Our saviour for this problem is a minimally sufficient statistic.  This is defined as a statistic, $T(\textbf{X})$, such that

1. $T(\textbf{X})$ is a sufficient statistic
2. if $U(\textbf{X})$ is any other sufficient statistic, then there exists a function $g$ such that

$T(\textbf{X}) = g[U(\textbf{X})].$

Note that, if there exists a one-to-one function $h$ such that

$T(\textbf{X}) = h[U(\textbf{X})],$

then $T(\textbf{X})$ and $U(\textbf{X})$ are equivalent.

Mathematical Statistics Lesson of the Day – Sufficient Statistics

*Update on 2014-11-06: Thanks to Christian Robert’s comment, I have removed the sample median as an example of a sufficient statistic.

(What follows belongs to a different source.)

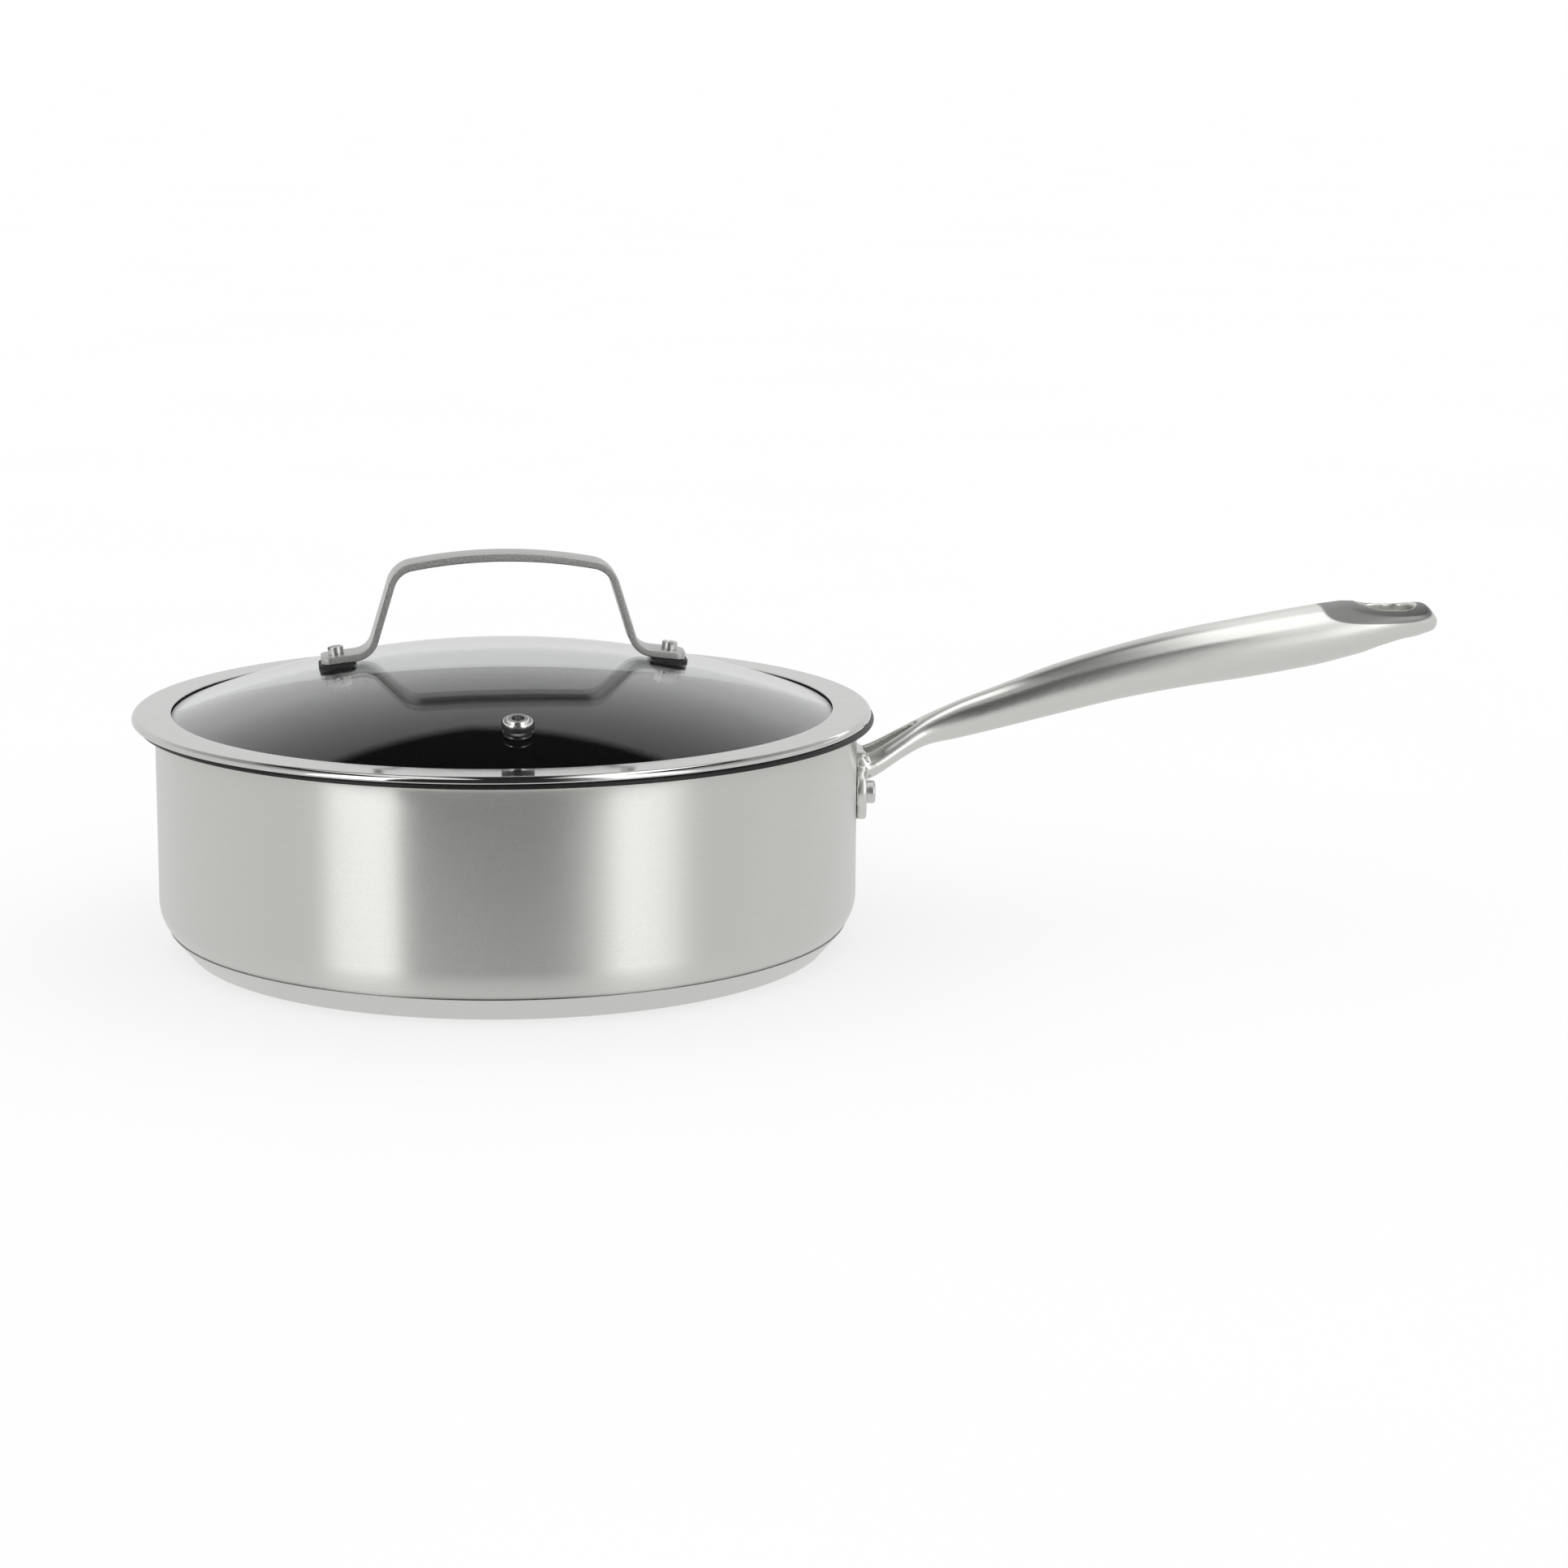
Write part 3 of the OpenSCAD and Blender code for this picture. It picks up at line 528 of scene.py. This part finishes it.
def add_casting(bm, rings=180, points=72):
    loops = []
    for i in range(rings):
        u = i / (rings - 1)
        x = ROOT_X + GRIP_LEN * u
        z = ROOT_Z + GRIP_RISE * share_at(u, 1)
        half_depth = GRIP_DEPTH * share_at(u, 2) / 2
        half_width = GRIP_W * share_at(u, 3) / 2
        turns = [2 * math.pi * k / points for k in range(points)]
        loops.append([bm.verts.new((x, half_width * power_of(math.cos(a), SECTION_SQUARE_SHARE),
                                    z + half_depth * power_of(math.sin(a), SECTION_SQUARE_SHARE)))
                      for a in turns])
    for a, b in zip(loops, loops[1:]):
        for k in range(points):
            j = (k + 1) % points
            bm.faces.new((a[k], a[j], b[j], b[k]))
    bm.faces.new(list(reversed(loops[0])))
    bm.faces.new(loops[-1])
    bmesh.ops.recalc_face_normals(bm, faces=bm.faces)


def prism(name, outline, low, high, axis):
    """A closed prism: the outline lies across the axis and runs from low to high along it."""
    bm = bmesh.new()
    place = {"X": lambda p, h: (h, p[0], p[1]), "Z": lambda p, h: (p[0], p[1], h)}[axis]
    bottom = [bm.verts.new(place(p, low)) for p in outline]
    top = [bm.verts.new(place(p, high)) for p in outline]
    bm.faces.new(bottom)
    bm.faces.new(top)
    for k in range(len(outline)):
        j = (k + 1) % len(outline)
        bm.faces.new((bottom[k], bottom[j], top[j], top[k]))
    bmesh.ops.recalc_face_normals(bm, faces=bm.faces)
    return mesh_object(name, bm)


def combine(obj, other, operation):
    """Cuts, joins or intersects obj with other, and removes other."""
    modifier = obj.modifiers.new("combine", "BOOLEAN")
    modifier.operation = operation
    modifier.solver = "EXACT"
    modifier.object = other
    apply_modifiers(obj)
    bpy.data.objects.remove(other)


def apply_modifiers(obj):
    bpy.context.view_layer.update()
    graph = bpy.context.evaluated_depsgraph_get()
    mesh = bpy.data.meshes.new_from_object(obj.evaluated_get(graph))
    obj.modifiers.clear()
    obj.data = mesh


def round_ended(length, width, steps=24):
    """Outline of a slot with round ends, along the first axis."""
    straight = (length - width) / 2
    return (arc((straight, 0), width / 2, -90, 90, steps)
            + arc((-straight, 0), width / 2, 90, 270, steps))


def rounded_rectangle(width, height, radius, steps=8):
    x, y = width / 2 - radius, height / 2 - radius
    return (arc((x, -y), radius, -90, 0, steps) + arc((x, y), radius, 0, 90, steps)
            + arc((-x, y), radius, 90, 180, steps) + arc((-x, -y), radius, 180, 270, steps))


def shifted(outline, dx, dy):
    return [(x + dx, y + dy) for x, y in outline]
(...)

Suppose that you collected data

$\mathbf{X} = X_1, X_2, ..., X_n$

in order to estimate a parameter $\theta$.  Let $f_\theta(x)$ be the probability density function (PDF)* for $X_1, X_2, ..., X_n$.

Let

$t = T(\mathbf{X})$

be a statistic based on $\mathbf{X}$.  Let $g_\theta(t)$ be the PDF for $T(X)$.

If the conditional PDF

$h_\theta(\mathbf{X}) = f_\theta(x) \div g_\theta[T(\mathbf{X})]$

is independent of $\theta$, then $T(\mathbf{X})$ is a sufficient statistic for $\theta$.  In other words,

$h_\theta(\mathbf{X}) = h(\mathbf{X})$,

and $\theta$ does not appear in $h(\mathbf{X})$.

Intuitively, this means that $T(\mathbf{X})$ contains everything you need to estimate $\theta$, so knowing $T(\mathbf{X})$ (i.e. conditioning $f_\theta(x)$ on $T(\mathbf{X})$) is sufficient for estimating $\theta$.

Often, the sufficient statistic for $\theta$ is a summary statistic of $X_1, X_2, ..., X_n$, such as their

• sample mean
• sample median – removed thanks to comment by Christian Robert (Xi’an)
• sample minimum
• sample maximum

If such a summary statistic is sufficient for $\theta$, then knowing this one statistic is just as useful as knowing all $n$ data for estimating $\theta$.

*This above definition holds for discrete and continuous random variables.